I have no idea who will be the next president of the United States, but I'm certain that the outcome of that contest will matter far less than the broad currents in American society that are clearly moving in the direction of greater social tolerance and fiscal responsibility. That's one of the main trends that Reason picked up in its poll of Millennials—not some self-congratulatory discovery that the kids today are junior-varsity libertarians—and folks who don't want to grapple with that and all its implications will have less and less relevant to say about politics, culture, and ideas. That won't make a difference to the Krugmans of the world and the pols who are in truly safe districts, but it will to the rest of us who are keenly interested not just in seeing what the future holds but also in helping to create it in the first place.

[*]: In fact, Krugman's gig at CUNY doesn't start until next academic year apparently, meaning he's still the pride of Princeton, the second-best college in central New Jersey.

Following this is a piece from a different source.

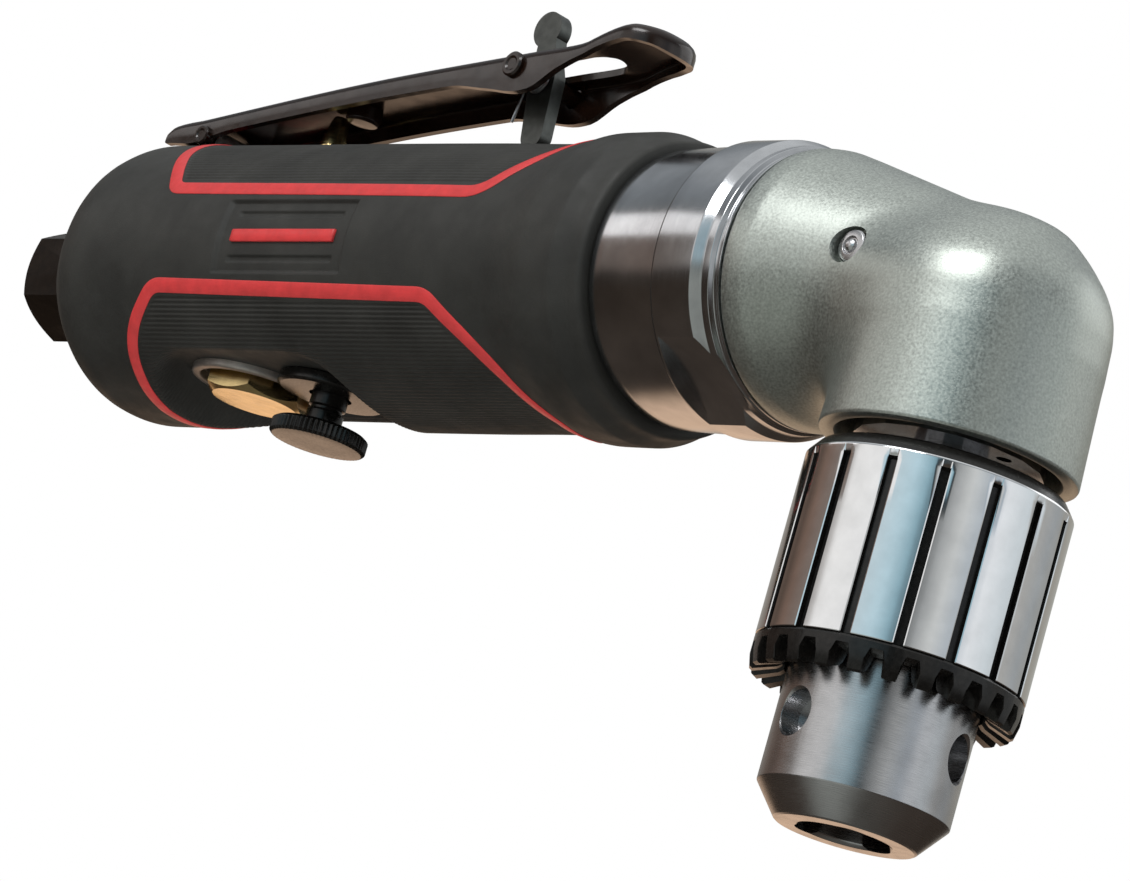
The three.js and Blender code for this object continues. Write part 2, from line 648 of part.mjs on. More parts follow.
function chuckBody() {
  const outside = spun('z', [
    [0, CHUCK_TOP - 0.6], [12.9, CHUCK_TOP - 0.6], [13.6, -26.6], [13.6, -46.2], [13.2, -46.2], [11.9, -51.3],
    [NOSE_R, -51.3], [NOSE_R, -69.4], [9.3, NOSE_Z], [0, NOSE_Z],
  ], FINE, [CHUCK_X, 0, 0]);
  const thread = rod('z', 5, -38.4, -20, SMALL, [CHUCK_X, 0, 0]);
  const bore = rod('z', 5.8, -80, -42, MEDIUM, [CHUCK_X, 0, 0]);
  const jawHoles = turnedCopies(JAWS, JAW_PHASE, (angle) => (
    aroundChuck(jawPath(JAW_R + GAP, SMALL, -84, JAW_TOP_Z + 1.4), angle)));
  const keyHoles = turnedCopies(JAWS, JAW_PHASE + 60, (angle) => {
    const hole = new THREE.CylinderGeometry(3, 3, 5, SMALL).rotateZ(Math.PI / 2);
    return aroundChuck(hole.translate(11.5, 0, -61), angle);
  });
  return cutAll(outside, [thread, bore, ...jawHoles, ...keyHoles]);
}

function chuckSleeve() {
  const outside = spun('z', [
    [0, SLEEVE_BOTTOM], [16.6, SLEEVE_BOTTOM], [17.6, -54.6], [SLEEVE_R, -51.6], [SLEEVE_R, -26.9],
    [16.6, CHUCK_TOP], [0, CHUCK_TOP],
  ], FINE, [CHUCK_X, 0, 0]);
  const inside = spun('z', [
    [0, -60], [12.95, -60], [12.95, -51.5], [14.95, -51.5], [14.95, -31], [14, -29.5], [14, -20], [0, -20],
  ], MEDIUM, [CHUCK_X, 0, 0]);
  const grooves = turnedCopies(SLEEVE_GROOVES, 0, (angle) => (
    aroundChuck(new THREE.BoxGeometry(2, 1.1, 23.6).translate(SLEEVE_R + 0.3, 0, -39.6), angle)));
  const notches = turnedCopies(CHUCK_GEAR_TEETH, 0, (angle) => {
    const corners = [[-1.55, -3], [1.55, -3], [0, 2]];
    const wedge = new THREE.Shape(corners.map(([u, v]) => new THREE.Vector2(u, v)));
    const geometry = new THREE.ExtrudeGeometry(wedge, { depth: 11, bevelEnabled: false });
    geometry.rotateX(Math.PI / 2).rotateZ(Math.PI / 2).translate(11.3, 0, 0);
    return aroundChuck(geometry.rotateY(radians(-28)).translate(1.2, 0, SLEEVE_BOTTOM - 7.3), angle);
  });
  return cutAll(outside.subtract(inside), [...grooves, ...notches]);
}

// The split nut that the jaws' threads run in, pressed into the sleeve as two halves.
function nutHalf(side) {
  const whole = spun('z', [[13, -51], [14.65, -51], [14.65, -46.5], [14.2, -46.5]], FINE, [CHUCK_X, 0, 0]);
  const middle = side * 0.15;
  const half = side > 0 ? box(170, 220, middle, 20, -60, -40) : box(170, 220, -20, middle, -60, -40);
  return whole.intersect(half);
}

function chuckJaw(angle) {
  const blank = aroundChuck(jawPath(JAW_R, SMALL, JAW_TIP_Z - 5, JAW_TOP_Z), angle);
  const reach = 40; // well past the blank
  const tipFlat = 0.3;
  const [back, side] = [JAW_OPEN_R + reach * Math.cos(radians(60)), reach * Math.sin(radians(60))];
  const wedge = new THREE.Shape([
    [JAW_OPEN_R, -tipFlat], [back, -side], [JAW_OPEN_R + reach, -side],
    [JAW_OPEN_R + reach, side], [back, side], [JAW_OPEN_R, tipFlat],
  ].map(([u, v]) => new THREE.Vector2(u, v)));
  const faces = new THREE.ExtrudeGeometry(wedge, { depth: 60, bevelEnabled: false });
  const keep = aroundChuck(faces.translate(0, 0, JAW_TIP_Z), angle);
  const backFlat = new THREE.BoxGeometry(10, 10, 80).translate(5, 0, 0);
  backFlat.rotateY(radians(JAW_TILT)).translate(JAW_BACK_R, 0, JAW_TIP_Z);
  const within = rod('z', 14.6, -90, -20, FINE, [CHUCK_X, 0, 0]);
  return blank.intersect(keep).intersect(within).subtract(aroundChuck(backFlat, angle));
}

// ---------------------------------------------------------------- the assembly

add('inlet_bushing', 'bronze', inletBushing());
add('inlet_screen', 'steel', inletScreen());
add('motor_housing', 'aluminium', motorHousing());
add('grip_sleeve', 'rubber', gripSleeve());

add('throttle_lever', 'blackSteel', throttleLever());
add('lever_pin', 'blackSteel', crossPin(LEVER_PIVOT, 1, 1.5));
add('lockoff_latch', 'darkSteel', lockoffLatch());
add('latch_pin', 'blackSteel', crossPin(LATCH_PIVOT, 1.3, 1.9));
add('latch_spring', 'steel', latchSpring());

add('valve_stem', 'brass', valveStem());
add('valve_poppet', 'seal', valvePoppet());
add('valve_seat', 'brass', valveSeat());
add('stem_seal', 'seal', stemSeal());
add('stem_bushing', 'brass', stemBushing());
add('valve_spring', 'steel', valveSpring());
add('valve_plug', 'brass', valvePlug());
add('plug_seal', 'seal', plugSeal());
add('regulator_flange', 'blackSteel', regulatorFlange());
add('regulator_spindle', 'blackSteel', regulatorSpindle());
add('regulator_knob', 'blackSteel', regulatorKnob());

add('rear_end_plate', 'steel', rearEndPlate());
add('rear_rotor_bearing', 'steel', bearing('x', 3.35, 7.2, 80.8, 85.1));
add('cylinder_liner', 'steel', cylinderLiner());
add('rotor', 'steel', rotor());
turnedCopies(VANES, 90, (angle, i) => (
  add(`rotor_vane_${i + 1}`, 'phenolic', vaneBlock(angle, 5.3, ROTOR_R - 0.2, 0.7, 86.8, 113.2))));
add('front_end_plate', 'steel', frontEndPlate());
add('front_rotor_bearing', 'steel', bearing('x', 3.35, 7.2, 115.1, 119.1));

add('ring_gear', 'darkSteel', ringGear());
turnedCopies(PLANETS, 90, (angle, i) => add(`planet_gear_${i + 1}`, 'darkSteel', planetGear(angle)));
turnedCopies(PLANETS, 90, (angle, i) => add(`planet_pin_${i + 1}`, 'steel', planetPin(angle)));
add('planet_carrier', 'darkSteel', planetCarrier());
add('carrier_bearing', 'steel', bearing('x', 7.5, GEAR_BORE_R - GAP, 136.5, 144.5));

add('clamp_collar', 'darkSteel', clampCollar());
add('head_housing', 'castMetal', headHousing());
add('grease_fitting', 'steel', greaseFitting());
add('pinion_bearing', 'steel', bearing('x', 4.35, 10.5, 171.4, 179.4));
add('bevel_pinion', 'darkSteel', bevelPinion());
add('bevel_gear', 'darkSteel', bevelGear());
add('spindle', 'steel', spindle());
add('spindle_bush', 'bronze', spindleBush());
add('spindle_bearing', 'steel', bearing('z', 5.35, 12.6, -18.1, -11.1, [CHUCK_X, 0, 0]));
add('bearing_cap', 'darkSteel', bearingCap());

add('chuck_body', 'steel', chuckBody());
add('chuck_sleeve', 'chrome', chuckSleeve());
add('chuck_nut_half_1', 'steel', nutHalf(1));
add('chuck_nut_half_2', 'steel', nutHalf(-1));
turnedCopies(JAWS, JAW_PHASE, (angle, i) => add(`chuck_jaw_${i + 1}`, 'darkSteel', chuckJaw(angle)));

// The origin is the middle of the base: the bounding box's centre in x and y, and its lowest level.
const bounds = new THREE.Box3().setFromObject(assembly);
const centre = bounds.getCenter(new THREE.Vector3());
assembly.position.set(-centre.x, -centre.y, -bounds.min.z);

export default assembly;
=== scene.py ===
"""Looks for the right-angle air drill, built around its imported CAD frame.

Lengths in this file are millimetres in the tool's own frame: +X runs along the motor axis from the rear
face of the air inlet, y and z are zero on that axis, +Z is up. placed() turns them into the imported
frame, in metres.
"""

import json
import math
from contextlib import contextmanager

import bmesh
import bpy
import numpy as np
from mathutils import Matrix, Vector


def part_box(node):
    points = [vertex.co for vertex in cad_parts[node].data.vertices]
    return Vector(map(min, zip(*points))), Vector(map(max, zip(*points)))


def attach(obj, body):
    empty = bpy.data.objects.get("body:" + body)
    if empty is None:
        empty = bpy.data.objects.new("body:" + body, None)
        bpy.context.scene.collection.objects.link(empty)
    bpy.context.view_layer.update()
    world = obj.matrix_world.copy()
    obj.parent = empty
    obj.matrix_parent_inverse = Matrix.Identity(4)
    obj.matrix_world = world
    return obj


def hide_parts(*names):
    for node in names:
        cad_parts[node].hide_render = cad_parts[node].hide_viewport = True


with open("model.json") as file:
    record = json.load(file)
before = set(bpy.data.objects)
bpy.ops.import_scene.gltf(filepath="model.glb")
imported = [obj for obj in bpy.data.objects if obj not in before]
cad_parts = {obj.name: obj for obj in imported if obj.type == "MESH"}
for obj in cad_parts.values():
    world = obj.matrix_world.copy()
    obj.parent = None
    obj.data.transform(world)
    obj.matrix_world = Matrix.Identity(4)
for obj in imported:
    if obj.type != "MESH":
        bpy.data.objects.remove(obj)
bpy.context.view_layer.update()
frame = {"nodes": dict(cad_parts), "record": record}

MM = 0.001
AXIS = 0.001  # radius, in millimetres, of a profile point that lies on its axis
inlet_low, inlet_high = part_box("inlet_bushing")
ORIGIN = Vector((inlet_low.x, 0.0, (inlet_low.z + inlet_high.z) / 2))
cap_low, cap_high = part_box("bearing_cap")
CHUCK_X = ((cap_low.x + cap_high.x) / 2 - ORIGIN.x) / MM  # where the chuck's axis crosses the motor axis

VALVE_X, REGULATOR_X = 54.0, 70.5  # axes of the valve and of the regulator
LEVER_PIVOT, LATCH_PIVOT = (31.6, 21.8), (97.1, 31.6)  # x and z of the two pins
LEVER_HALF = 6.7  # half the lever's width


# ---------------------------------------------------------------- numbers along a curve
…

Hat tip: Chris Conover.

Update: Over at The Atlantic, David Frum responds to The New York Times Magazine article. In the article, he calls libertarianism "a completely closed and airless ideological system that doesn't respond well to reality," continuing, "Libertarians are like Marxists in that they have prophets like von Mises and Hayek, and they quote from their holy scripture, and they don't have to engage." In his response, he argues that the author of the piece, Robert Draper, is "wrong, emphatically wrong. Young voters are not libertarian, nor even trending libertarian." What's more, nobody else is either. Sure, people of all ages may be more skeptical of power and authority than in the past, but that will pass. And there's this: "Much of the libertarian appeal is probably as simple as the isolationist reaction that tends to overtake the United States after military conflicts."

There's some truth to that: After a dozen years of bipartisan failure in waging two wars—neither of which seems to be finished yet, despite various claims of "mission accomplished" and troop pullouts—what Frum euphemistically refers to as "assertive nationalism" is in a pretty bad odor. And likely will be for a long time to come, as it should be. As important, the nation's finances remain troubling at best (Social Security's disability trust fund is just two years away from complete exhaustion), and evolving problems with everything from Obamacare to Dodd-Frank are not going to make future politics any easier. Relax, says Frum (though it's hard to hear him with his head stuck firmly in the sand), "The 'libertarian moment' will last as long as, and no longer than, it takes conservatives to win a presidential election again."

One wonders, though, exactly how an old-school conservative (is there any other kind?) will win election without becoming more libertarian in significant ways. Is bashing gay marriage, which 55 percent of Americans support, a ticket to the White House? Or trying to roll back pot legalization (an even higher amount of Americans support legalization, even as Frum has teamed up with Patrick Kennedy to stop the madness on that score)? By Frum's own reckoning, "Assertive Nationalism"—which has nothing to do with a strong national defense or a sane foreign policy—isn't likely to be a big winner with the voters. It remains an article of faith among conservatives (that is, Republicans) that they will regain the White House. I mean, look at what a rotten, terrible, failure Barack Obama was. No wonder he lost re-election in 2012.

But libertarianism is the closed and airless system. On the other side, liberals/Democrats presume, not without some evidence, that any Republican presidential candidate will be generally repellent to Americans. But who exactly do they have on their bench that will warm the cockles of Americans? Hillary Clinton's early big numbers (even in the Reason-Rupe Poll!) are almost certainly more a function of her name recognition than her popularity, especially in the wake of the utter disaster that was her turn as Secretary of State. After her, who?

More important, at least from my perspective, is to understand "the libertarian moment" (such as it is) is profoundly pre-political. It will inform electoral politics but is separate from and prior to politics. As Draper writes it up:

Gillespie likes to point out that unlike the words "Democrat" and "Republican," "libertarian" should be seen as a modifier rather than a noun — an attitude, not a fixed object. A cynic might assert that this is exactly the kind of semantic cop-out that relegates Gillespie's too-cool-for-school sect to the margins. Not surprisingly, he begged to differ. "It's wedded to an epistemological humility," he told me, "that proceeds from the assumption that we don't know as much as we think we do, and so you have to be really cautious about policies that seek to completely reshape the world. It's better to run trials and experiments, as John Stuart Mill talked about. The whole point of America — and this is an admixture of Saul Bellow and Heidegger and Jim Morrison lyrics — is that it's in a constant state of becoming, constantly changing and mongrelizing. We're doing exactly what free minds and free markets allow you to do. Part of why I'm a libertarian is that if you restrict people less, interesting stuff happens."

Continuing his riff with beatnik locomotion, he added: "It's like what happens in garages. Rock bands form in garages. Computer companies. And O.K., occasionally serial murders. But as long as you're not just parking your car there, garages are always interesting."

If you can't recognize that we already live in this world, you need to get out of your own head more. For the entirety of the 21st century, Americans have been smothered by godawful politics, first from the right and then from the left. And yet, folks are still getting on with their lives regardless, asking less permission and figuring out workarounds to live the lives they prefer (this is the large point of my and Matt Welch's Declaration of Independents). And if you don't understand that such attitudes are growing and flourishing in every aspect of contemporary America—in churches, in business, in education, in entertainment, you name it—you'll never understand that it's coming soon to politics too.